Als man eine zweite Leiche findet, wird klar, dass jemand die Morde Jacket in die Schuhe schieben möchte. Jacket erkennt Hinweise, die der Täter hinterlässt und die an ihn persönlich gerichtet sind. Der wahre Täter verweist auf ein Manuskript, das Jacket allerdings noch nicht veröffentlich hat. Doch wie ist das möglich? Woher weiß der wahre Täter von dem unveröffentlichten Manuskript und wie gelangte er an Inhalte daraus? Und Jacket verhält sich irrational. Er hat Angst davor, mit den Taten in Verbindung gebracht zu werden und schweigt gegenüber seinen Kollegen. Macht er dadurch nicht noch alles schlimmer? Es läuft darauf hinaus, dass er sich seinen inneren Dämonen von früher stellen muss.

 

Im Zusammenhang mit dem Manuskript werden viele schöne Irritationseffekte erzeugt, die mir sehr gut gefallen haben, weil sie für Verunsicherung beim Lesen sorgen (ein Fest für jeden Germanisten). Erzählte und reale Welt vermischen sich. Doch ich will hier nicht zu viel verraten. Ich fand es äußerst amüsant. Es hätte nur noch gefehlt, dass Jacket uns als Leser direkt anspricht und um Hilfe bittet. Und gleichzeitig wird mit dem Roman „Blutnacht“ noch ein Roman im Roman integriert.
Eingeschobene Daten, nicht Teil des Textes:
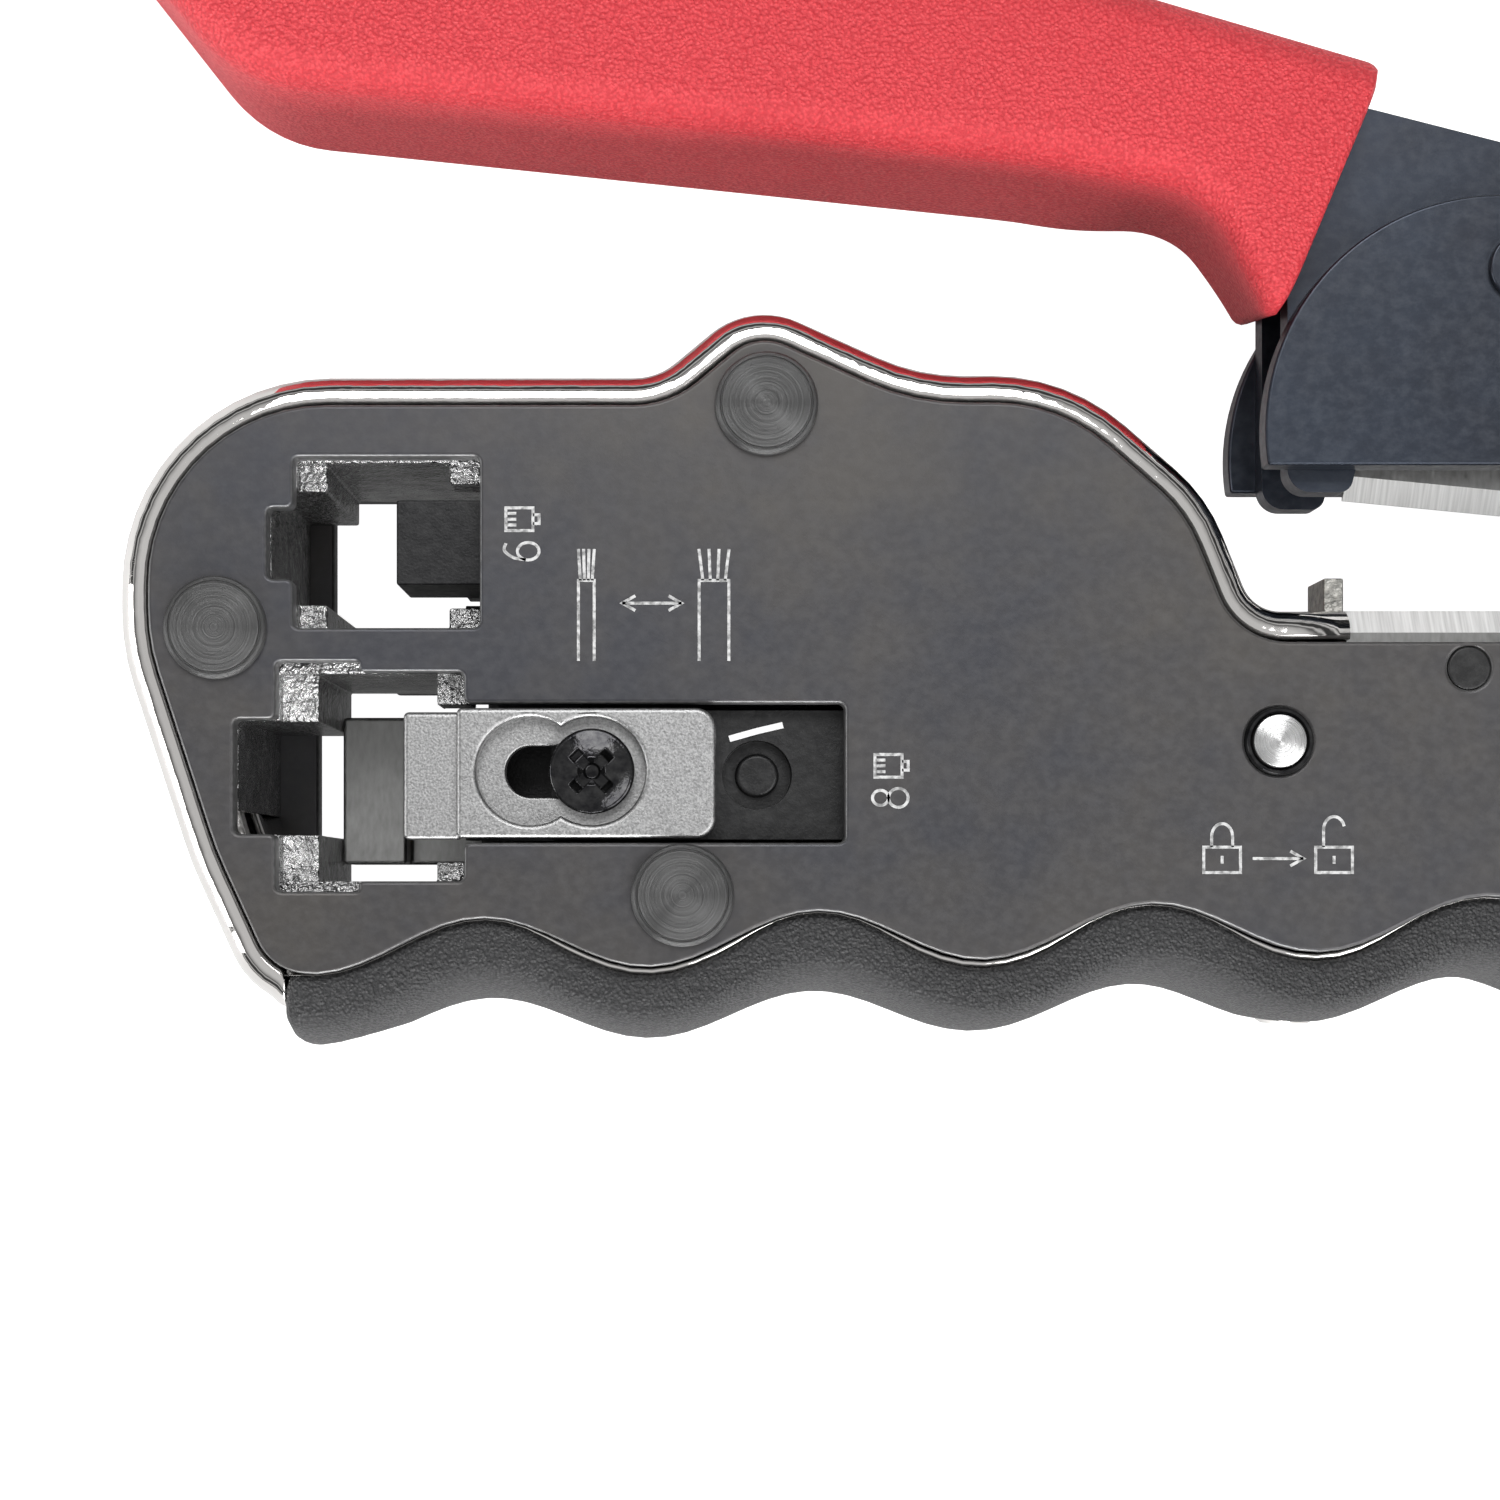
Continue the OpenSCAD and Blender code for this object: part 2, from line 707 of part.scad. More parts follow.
module die_nest_6() {
  color([0.8, 0.8, 0.82]) difference() {
    nest_blank(nest6_x, [-5.85, 6.2]);
    difference() {
      block([cavity6_x[0], 0], cavity6_y, [0, through]);
      block([nest6_x[1] - post_l, 0], [cavity6_y[1] - 1.2, 20], [cross_z[1], through]);
      block([nest6_x[1] - post_l, 0], [-20, cavity6_y[0] + 1.2], [cross_z[1], through]);
    }
    block([-128.8, -125], [latch6_y[0] - 1.2, latch6_y[1] + 1.3], [0, through]);
    block([-127.3, -125], cavity6_y, [z_in_front - 1.2, through]);
    ram_space();
  }
}

module plug_stop() {
  color([0.45, 0.45, 0.45]) {
    block(stop8_x, stop8_y, [z_in_rear, stop8_top]);
    block([stop8_x[0] + 1, -113], stop8_y, [z_in_rear, cross_z[0] - 0.6]);
  }
}

// ---- Lock ------------------------------------------------------------------------------

module lock_pin() {
  color([0.75, 0.75, 0.75]) {
    pin(lock_at, lock_r, 14, z_front + 0.5);
    pin(lock_at, 2.3, 13, 14);
    pin(lock_at, 1, 5, 13);
  }
}

module lock_ring() {
  color([0.15, 0.15, 0.15])
    washer(lock_at, lock_r + 0.4, lock_r + shaft_gap, z_in_front, z_front + 0.35);
}

module lock_spring() {
  turns = 6;
  color([0.7, 0.7, 0.72]) translate([lock_at[0], lock_at[1], z_in_rear + 0.25])
    coil(1.5, 0.22, (13 - z_in_rear - 0.5) / turns, turns, 12, 6);
}

front_cover();
rear_cover();
frame();
finger_grip();
grip_screws();
body_rivets();
pivot_pin();
pivot_washers();
pivot_bush();
lever_plate_front();
lever_plate_rear();
lever_core();
tang_rivets();
handle_grip();
blade_guard_front();
blade_guard_rear();
guard_rivets();
lever_spacers();
upper_blade();
upper_blade_holder();
upper_blade_screws();
lower_blade();
lower_blade_holder();
holder_pins();
cable_stop();
input_roller();
roller_pin();
rocker();
rocker_pin();
ram();
ram_pin();
ram_guides();
return_spring();
spring_stop();
spring_rod();
contact_punch_8();
contact_punch_6();
relief_punch_6();
adjuster_plate();
adjuster_screw();
die_nest_8();
die_nest_6();
plug_stop();
lock_pin();
lock_ring();
lock_spring();
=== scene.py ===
"""Looks of a compact crimping tool for modular plugs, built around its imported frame.

Sizes are in millimetres and become metres when a mesh is made. X runs along the
tool with the pivot at 0, Y up to the handle, and Z out of the front cover.
"""

import json
import math

import bmesh
import bpy
import numpy as np
from mathutils.geometry import tessellate_polygon
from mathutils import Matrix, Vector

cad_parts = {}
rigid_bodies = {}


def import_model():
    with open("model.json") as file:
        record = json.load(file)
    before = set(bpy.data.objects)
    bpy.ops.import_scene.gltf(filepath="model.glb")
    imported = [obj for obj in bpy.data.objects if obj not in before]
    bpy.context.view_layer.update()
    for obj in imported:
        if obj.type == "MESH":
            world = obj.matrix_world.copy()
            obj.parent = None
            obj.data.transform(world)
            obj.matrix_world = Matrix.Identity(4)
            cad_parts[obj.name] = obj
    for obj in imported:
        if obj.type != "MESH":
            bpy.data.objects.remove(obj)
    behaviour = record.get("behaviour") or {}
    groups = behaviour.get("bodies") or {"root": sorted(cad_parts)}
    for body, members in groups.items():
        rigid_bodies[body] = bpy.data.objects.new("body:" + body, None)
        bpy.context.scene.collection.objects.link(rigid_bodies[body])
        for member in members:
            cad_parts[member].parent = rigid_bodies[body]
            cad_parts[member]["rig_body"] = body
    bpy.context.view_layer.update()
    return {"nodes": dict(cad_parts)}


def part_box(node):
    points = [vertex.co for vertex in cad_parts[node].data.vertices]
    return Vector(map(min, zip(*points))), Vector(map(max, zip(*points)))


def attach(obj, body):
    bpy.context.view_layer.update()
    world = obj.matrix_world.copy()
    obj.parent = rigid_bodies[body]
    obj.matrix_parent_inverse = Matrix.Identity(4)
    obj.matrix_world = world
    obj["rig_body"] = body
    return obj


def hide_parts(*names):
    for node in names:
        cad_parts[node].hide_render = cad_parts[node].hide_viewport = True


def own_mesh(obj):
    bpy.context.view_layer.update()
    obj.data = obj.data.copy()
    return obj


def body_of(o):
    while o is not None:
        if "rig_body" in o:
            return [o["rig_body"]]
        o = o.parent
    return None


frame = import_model()
MM = 0.001

# ---------------------------------------------------------------- Studio
# The tool lies on its back on a white table. The camera looks straight down
# from a hand's width away, with the far end of the handle and pivot cropped.

cover_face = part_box("front_cover")[1].z
EYE = (-104.0 * MM, -19.7 * MM, cover_face + 157.0 * MM)
EYE_SHIFT = (1 / 30, 7 / 75)
LENS = 65.9

camera = bpy.data.objects.new("camera", bpy.data.cameras.new("camera"))
camera.location = EYE
camera.data.lens = LENS
camera.data.shift_x, camera.data.shift_y = EYE_SHIFT
camera.data.clip_start = 0.005
bpy.context.scene.collection.objects.link(camera)
bpy.context.scene.camera = camera
bpy.context.scene.view_settings.view_transform = "Standard"


def soft_box(name, place, aim, size, power):
    """A square softbox at place that faces aim; power in watts."""
    data = bpy.data.lights.new(name, "AREA")
    data.size = size
    data.energy = power
    lamp = bpy.data.objects.new(name, data)
    lamp.location = place
    way = np.subtract(aim, place)
    flat_length = math.hypot(way[0], way[1])
    lamp.rotation_euler = (math.atan2(flat_length, -way[2]), 0, math.atan2(-way[0], way[1]))
    bpy.context.scene.collection.objects.link(lamp)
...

Auch hier vermischen sich verschiedene Erzählebenen. Toll arrangiert und sehr innovativ, wie ich finde! Für alle Freunde der Erzähltheorie eine wahre Freude.

 

Was mir ebenfalls gefallen hat: die eingeschobenen Täterkapitel in Form innerer Monologe, die mit „Er“ überschrieben sind und die den Fall weiter verrätseln. Und zum Ende zieht das Maß an Tempo, Spannung und Action noch einmal deutlich an. Ich konnte das Buch nicht mehr aus der Hand legen. Alles wirkt rund und in sich schlüssig. Das Ende ist überzeugend und überraschend. Faber nimmt sich auch genügend Zeit, den Inhalt auszuerzählen. Ich finde tatsächlich nichts, was ich an diesem Buch kritisieren kann. Von mir gibt es 5 Sterne!